In an ideal world, finding a particular section of a video would be as simple as describing it in natural language — saying, for instance, “the person pours ingredients into a mixer”.
At this year’s meeting of the ACM Special Interest Group on Information Retrieval (SIGIR), my colleagues and I are presenting a new method for doing such natural-language-guided video moment retrieval (VMR).
Our method dispenses with the complex iterated message-passing procedure adopted by some of its predecessors, so it reduces training time; in one of our experiments, training our model took one-third as long as training the prior state-of-the-art model on the same data and the same hardware. At the same time, our model outperforms its predecessors, with relative improvement of up to 11% on the relevant metrics and datasets.
Our model has two chief novelties:
- Early fusion/cross-attention: Some prior models use “late fusion”, meaning that the video segments and the query are embedded in a representational space independently, and then the model selects the video segment nearest the query according to some metric distance. We instead use an early-fusion approach, in which the embeddings for the query and the video segments are determined in a cross-coordinated way. And where some prior early-fusion methods used iterated message passing to do cross-coordination, we use a much simpler cross-attention mechanism.
- Multitask training: We train our model on two tasks simultaneously. One is the identification of the start and stop points of a video sequence; the other is the binary classification of each of the frames between those points as part of the sequence or not. Annotator disagreement, meaning discrepancies in the start and stop times identified in the training data, can reduce model accuracy; the binary-classification task leverages the continuity in the annotation of the segment frames, which corrects imbalances in the training data.
Cross-attention
In the past, natural-language VMR models have represented both query texts and sequences of video frames as graphs. The models work out correspondences between the words of a text and the frames of a sequence through a message-passing scheme, in which each node of the text graph sends messages to multiple nodes of the video graph, and vice versa. The model refines its embeddings of the query and frames based on correspondences that emerge over several rounds of message passing.
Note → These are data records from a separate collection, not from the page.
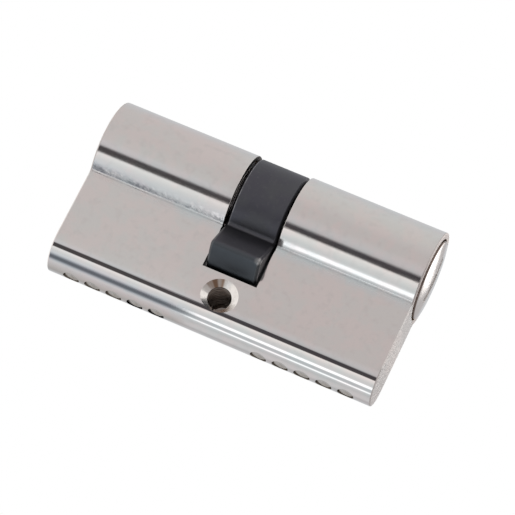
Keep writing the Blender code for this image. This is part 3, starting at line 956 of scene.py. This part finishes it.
def make_driver(name):
    """A blunt pin with a waist, as pick-resistant drivers have."""
    low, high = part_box(name)
    radius = (high.x - low.x) / 2
    length = high.z - low.z
    waist = radius * WAIST
    outline = rounded([
        (0, 0, 0),
        (0, radius, 0.2 * MM),
        (length * 0.52, radius, 0.1 * MM),
        (length * 0.58, waist, 0.1 * MM),
        (length * 0.78, waist, 0.1 * MM),
        (length * 0.84, radius, 0.1 * MM),
        (length, radius, 0.2 * MM),
        (length, 0, 0),
    ], 4)
    middle = (low + high) / 2
    pin = add(name + "_turned", turned(name, outline, 48), [STEEL], (middle.x, middle.y, low.z))
    shade(pin)
    stand_in(pin, name)


def make_spring(name):
    """Fine wire with closed ends, between a driver pin and its chamber plug."""
    low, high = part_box(name)
    middle = (low + high) / 2
    radius = (high.x - low.x) / 2 - SPRING_WIRE
    tall = high.z - low.z - 2 * SPRING_WIRE
    per_turn = 28
    steps = SPRING_TURNS * per_turn
    path = []
    for step in range(steps + 1):
        share = step / steps
        eased = share - 0.085 * math.sin(2 * math.pi * share)
        angle = 2 * math.pi * step / per_turn
        height = SPRING_WIRE + tall * eased
        path.append(Vector((radius * math.cos(angle), radius * math.sin(angle), height)))
    mesh = swept(name, path, SPRING_WIRE, 10)
    coil = add(name + "_coil", mesh, [SPRING_STEEL], (middle.x, middle.y, low.z))
    shade(coil, math.radians(60))
    stand_in(coil, name)
    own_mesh(coil)


def make_pins():
    for name in sorted(frame["nodes"]):
        if name.startswith("key_pin_"):
            make_key_pin(name)
        elif name.startswith("driver_pin_"):
            make_driver(name)
        elif name.startswith("spring_"):
            make_spring(name)


# ---------------------------------------------------------------- camera, floor and light

def make_camera():
    back = Vector((
        math.sin(VIEW_AZIMUTH) * math.cos(VIEW_ELEVATION),
        -math.cos(VIEW_AZIMUTH) * math.cos(VIEW_ELEVATION),
        math.sin(VIEW_ELEVATION),
    ))
    level = Vector((math.cos(VIEW_AZIMUTH), math.sin(VIEW_AZIMUTH), 0))
    upright = back.cross(level)
    across = level * math.cos(VIEW_ROLL) + upright * math.sin(VIEW_ROLL)
    up = upright * math.cos(VIEW_ROLL) - level * math.sin(VIEW_ROLL)
    place = AXIS + back * VIEW_DISTANCE + across * VIEW_ACROSS + up * VIEW_UP
    camera = bpy.data.objects.new("camera", bpy.data.cameras.new("camera"))
    bpy.context.scene.collection.objects.link(camera)
    turn = Matrix((across, up, back)).transposed().to_4x4()
    camera.matrix_world = Matrix.Translation(place) @ turn
    camera.data.lens = VIEW_LENS
    camera.data.clip_start = 10 * MM
    bpy.context.scene.camera = camera


def make_floor():
    material, tree, shader = new_material("pale_floor")
    place = object_place(tree)
    tint = noise(tree, place, 3, 2.0)
    colour = blend_colours(tree, tint, (0.90, 0.90, 0.90), (0.93, 0.93, 0.93))
    tree.links.new(colour, shader.inputs["Base Color"])
    shader.inputs["Roughness"].default_value = 0.8
    shader.inputs["Emission Color"].default_value = (1, 1, 1, 1)
    shader.inputs["Emission Strength"].default_value = 0.35
    bm = bmesh.new()
    bmesh.ops.create_circle(bm, cap_ends=True, segments=64, radius=FLOOR_RADIUS)
    floor = add("floor", finished("floor", bm), [material], (0, 0, FLOOR_HEIGHT))
    floor.visible_glossy = False


# What the nickel mirrors, by the angle in degrees round the cylinder's axis: 0 is level towards the viewer,
# 90 straight down and -90 straight up. The body's left half mirrors the first list, its right half the
# second.
LEFT_TENT = (
    (-180, (0.62, 0.63, 0.65)),
    (-126, (0.65, 0.66, 0.68)),
    (-94, (0.69, 0.65, 0.65)),
    (-29, (0.67, 0.64, 0.64)),
    (3, (0.68, 0.67, 0.67)),
    (12, (0.71, 0.71, 0.73)),
    (20.5, (0.69, 0.70, 0.73)),
    (24.5, (0.075, 0.070, 0.075)),
    (37, (0.085, 0.080, 0.083)),
    (39.5, (1.02, 1.02, 1.03)),
    (45, (0.93, 0.94, 0.95)),
    (52, (0.82, 0.84, 0.86)),
    (61, (0.77, 0.81, 0.86)),
    (66, (0.60, 0.64, 0.70)),
    (71, (0.31, 0.34, 0.39)),
    (76, (0.15, 0.17, 0.20)),
    (84, (0.16, 0.18, 0.21)),
    (89, (0.34, 0.38, 0.43)),
    (94, (0.60, 0.64, 0.69)),
    (101, (0.73, 0.74, 0.77)),
    (114, (0.67, 0.65, 0.67)),
    (128, (0.60, 0.58, 0.58)),
    (150, (0.48, 0.47, 0.47)),
    (180, (0.62, 0.63, 0.65)),
)
RIGHT_TENT = (
    (-180, (0.62, 0.63, 0.65)),
    (-126, (0.66, 0.68, 0.70)),
    (-94, (0.72, 0.72, 0.72)),
    (-60, (0.71, 0.69, 0.68)),
    (-40, (0.68, 0.64, 0.64)),
    (-25, (0.64, 0.60, 0.60)),
    (-8, (0.64, 0.60, 0.60)),
    (3, (0.67, 0.64, 0.65)),
    (12, (0.66, 0.65, 0.67)),
    (19.0, (0.60, 0.60, 0.62)),
    (24.0, (0.065, 0.060, 0.068)),
    (35.5, (0.080, 0.075, 0.080)),
    (38, (1.05, 1.03, 1.02)),
    (44, (0.93, 0.93, 0.93)),
    (52, (0.80, 0.83, 0.84)),
    (60, (0.74, 0.78, 0.80)),
    (64.5, (0.82, 0.86, 0.88)),
    (67.0, (1.45, 1.52, 1.58)),
    (74.0, (1.45, 1.52, 1.58)),
    (77.5, (0.62, 0.67, 0.70)),
    (85, (0.60, 0.65, 0.69)),
    (89.5, (0.72, 0.76, 0.79)),
    (92.0, (1.42, 1.48, 1.53)),
    (95, (1.42, 1.48, 1.53)),
    (98, (0.74, 0.78, 0.81)),
    (107, (0.63, 0.66, 0.68)),
    (121, (0.71, 0.72, 0.74)),
    (135, (0.72, 0.73, 0.75)),
    (150, (0.54, 0.54, 0.56)),
    (180, (0.62, 0.63, 0.65)),
)


def make_world():
    """A light tent with dark gaps below the front and bright end panels; the camera sees plain white."""
    world = bpy.data.worlds.new("light_tent")
    world.use_nodes = True
    bpy.context.scene.world = world
    tree = world.node_tree
    tree.nodes.clear()
    direction = node(tree, "TexCoord").outputs["Generated"]
    parts = node(tree, "SeparateXYZ", {0: direction})
    x = parts.outputs[0]
    forward = product(tree, parts.outputs[1], -1.0)
    down = product(tree, parts.outputs[2], -1.0)
    turn = math_node(tree, "ARCTAN2", down, forward)
    share = math_node(tree, "MULTIPLY_ADD", turn, 1 / (2 * math.pi))
    share.node.inputs[2].default_value = 0.5

    def band(stops):
        return ramp(tree, share, [((angle + 180) / 360, colour) for angle, colour in stops])

    right_half = spread(tree, x, -0.2105, -0.2070, 0.0, 1.0)
    look = blend_colours(tree, right_half, band(LEFT_TENT), band(RIGHT_TENT))
    behind_right = spread(tree, x, 0.02, 0.16, 0.0, 1.0)
    look = blend_colours(tree, behind_right, look, (0.52, 0.50, 0.50))
    right_panel = product(
        tree, spread(tree, x, 0.25, 0.31, 0.0, 1.0), spread(tree, down, -0.30, -0.325, 0.0, 1.0)
    )
    behind = product(
        tree, spread(tree, x, 0.50, 0.58, 1.0, 0.0), spread(tree, forward, -0.45, -0.65, 0.0, 1.0)
    )
    panel = blend_colours(tree, behind, (1.08, 1.06, 1.05), (2.05, 1.99, 1.94))
    look = blend_colours(tree, right_panel, look, panel)
    left_end = spread(tree, x, -0.42, -0.60, 0.0, 1.0)
    look = blend_colours(tree, left_end, look, (1.08, 1.06, 1.05))
    lit = node(tree, "Background", {"Color": look})
    plain = node(tree, "Background", {"Color": (1, 1, 1, 1)})
    seen = node(tree, "LightPath").outputs["Is Camera Ray"]
    mixed = node(tree, "MixShader", {0: seen, 1: lit.outputs[0], 2: plain.outputs[0]})
    output = tree.nodes.new("ShaderNodeOutputWorld")
    tree.links.new(mixed.outputs[0], output.inputs["Surface"])


make_camera()
make_floor()
make_world()
make_housing()
make_screw_thread()
make_chamber_plugs()
make_cam()
make_clutch()
for plug_side in (RIGHT, LEFT):
    make_plug(plug_side)
    make_circlip(plug_side)
make_pins()
bpy.context.scene.view_settings.view_transform = "Standard"
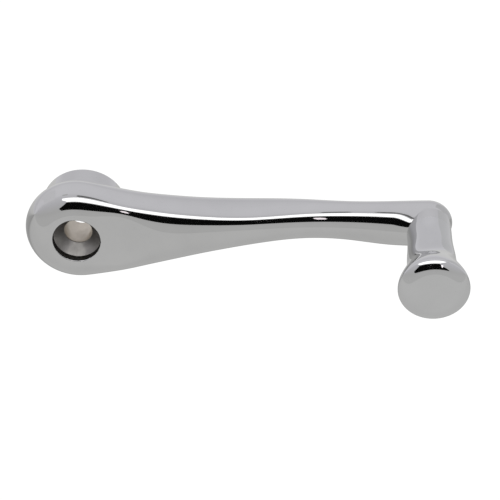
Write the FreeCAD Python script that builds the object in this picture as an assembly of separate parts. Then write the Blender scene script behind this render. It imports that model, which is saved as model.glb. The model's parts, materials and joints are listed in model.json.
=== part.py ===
"""Chromed winch handle: cast crank arm with a keyed hub, and a free-spinning knob on a trapped spindle.

Frame: origin on the hub's bore axis, at the floor of the boss's rear socket, where the bore begins. +X runs
along the arm to the knob, +Y along the bore towards the winch, +Z up. The knob points along -Y. Millimetres.
"""
import FreeCAD, Part
import math
import os

from FreeCAD import Vector

# ---- driving dimensions: arm --------------------------------------------------------------------------
ARM_REACH = 203.0            # hub axis to knob axis, the 8 inch size
HUB_R = 30.9                 # radius of the hub seen along its bore
HUB_DEPTH = 39.0             # front face of the hub to the rear face of the boss
HUB_THICK = 27.0             # thickness of the rounded hub disc
BOSS_R = 25.0                # rear boss
BOSS_SHIFT = 1.2             # its axis, from the bore's axis towards the arm
BOSS_EDGE = 1.3              # rounding of the boss's rear edge
BOSS_FILLET = 7.0            # concave fillet where the boss meets the disc
SOCKET_R = 17.5              # socket in the rear of the boss, for the shoulder of the winch's shaft
SOCKET_DEPTH = 7.5
SOCKET_EDGE = 0.8            # chamfer of the socket's mouth
END_R = 13.9                 # rounded end of the arm, about the knob's axis
END_BOSS_R = 12.9            # short cylinder under the knob
END_BOSS_RISE = 1.0          # how far it stands in front of the arm
END_BOSS_EDGE = 0.1
RECESS_R = 8.3               # recess for the spindle's nut, in the rear of the arm's end
RECESS_DEPTH = 11.5

# Sections across the arm: distance from the hub axis, half height, half height of the flat in the middle of
# the front and rear, front and rear depth behind the hub's front face, and the two exponents of the corners'
# rounding, over the height and through the depth.
ARM_SECTIONS = (
    (0.0, HUB_R, 16.4, 0.0, HUB_THICK, 1.9, 1.85),
    (8.0, 29.9, 15.9, 0.0, 26.5, 1.9, 1.87),
    (30.0, 24.4, 14.6, 0.0, 24.6, 1.9, 2.14),
    (48.0, 20.2, 3.8, -0.5, 27.5, 2.29, 2.5),
    (71.0, 15.8, 0.6, 2.1, 30.3, 2.4, 2.7),
    (99.0, 12.2, 0.0, 6.6, 33.5, 2.5, 2.7),
    (128.0, 11.0, 0.0, 11.2, 34.2, 2.03, 2.48),
    (157.0, 11.75, 0.0, 10.5, 30.5, 1.9, 2.09),
    (180.0, 13.4, 0.0, 6.8, 28.6, 1.9, 2.01),
    (ARM_REACH, END_R, 0.0, 5.1, 29.5, 1.9, 1.86),
)
HALF_SECTION_POINTS = 41
SECTION_FINENESS = 300       # steps that a half section is measured in
STATION_COUNT = 41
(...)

In our model, by contrast, we first encode both the query and a candidate video segment, then use a cross-interaction multi-head attention mechanism to identify which features of the query encoding are most relevant to the video encoding, and vice versa.
On the basis of that cross-interaction, the model outputs a video embedding that factors in aspects of the query and a query embedding that factors in aspects of the video. Those embeddings are concatenated to produce a single fused embedding, which passes to two separate classifiers. One classifier identifies start/stop points, and the other classifies video frames as part of the relevant segment or not.
To test our approach, we used two benchmark datasets, both of which contain videos some of whose frames have been annotated with descriptive texts. We compared our method to five prior models, three of which have achieved state-of-the-art results.
We evaluated the models’ performance using intersection over union (IoU), a ratio of the number of correctly labeled video segment frames to the total number of frames labeled as belonging to the segment either by the model or in the dataset. A correct retrieval was defined as one that met some threshold IoU. We experimented with three thresholds, 0.3, 0.5, and 0.7.
Across six experiments — two datasets and three IoU thresholds — our approach outperformed all of its predecessors five times. In the sixth case, one prior model had a slight edge (a 1% relative improvement). But that same model fell 37% short of ours on the experiment in which our model showed the biggest gains.